In this memoir, Bill Bryson, who writes travel books, takes us to his childhood in Des Moines, Iowa, where it almost seems like a different world. Despite his age, he is able to recall many moments in his life with a vivid, humorous eye. He uses the persona as a superhero called the Thunderbolt Kid in some parts to spice things up, but even without that, it still will intrigue you, especially those like me who grew up in the 90's and 2000's, where corporations have taken over small towns and where technology was a black and white television. You will get so wrapped up in Bryson's world, from his stingy dad to his many misadventures, that when the book ends, you will have a hard time letting go. So if you see this on a bookshelf, pick it up and prepare to laugh.



5 out of 5 stars What a delight   December 5, 2008
I thoroughly enjoyed this book. Brought back so many memories and can't remember the last time I laughed so hard. Bryson's comedic timing was supurb, and his descriptions so acurate. I want to share this experience with others, just can't decide who I should lend it to first.
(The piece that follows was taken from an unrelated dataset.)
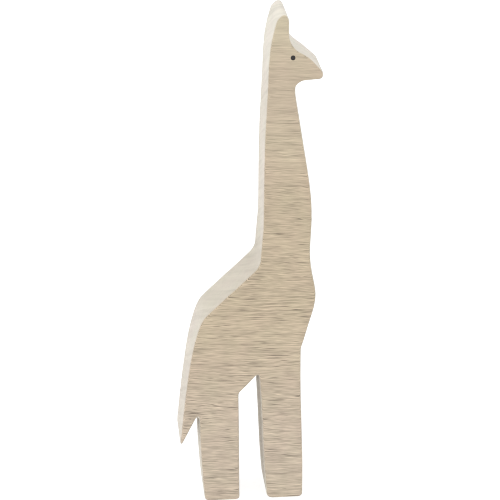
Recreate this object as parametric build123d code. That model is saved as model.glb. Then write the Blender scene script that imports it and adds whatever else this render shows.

3 out of 5 stars Maybe its not quite my era   November 17, 2008
I do enjoy Bryson's writing, and have thoroughly enjoyed his other work. And I do enjoy the writing in this book. However...why am I not laughing so hard at this book? My boyhood in the 60s was just under ten years removed from the world Bryson describes. Yet so much of what he describes was real about my world, too. I, like him, feel keenly the passing of a world and a way of life that was decent and enjoyable. Perhaps it is that bittersweet aspect of it all that makes this book less of a laugher for me. I have to say that the book brought back many fond memories for me, and evoked a time when we all rode bicycles without helmets, collected pop bottles for cash, avidly read comic books, etc. Granted, there are darker aspects of that era that we are better for leaving behind, but what have we lost from the middle part of the twentieth century, and what will we lose from the current era? So, I put this book down and sigh, and reflect on this and other questions, and I don't laugh as hard as I did with his other books.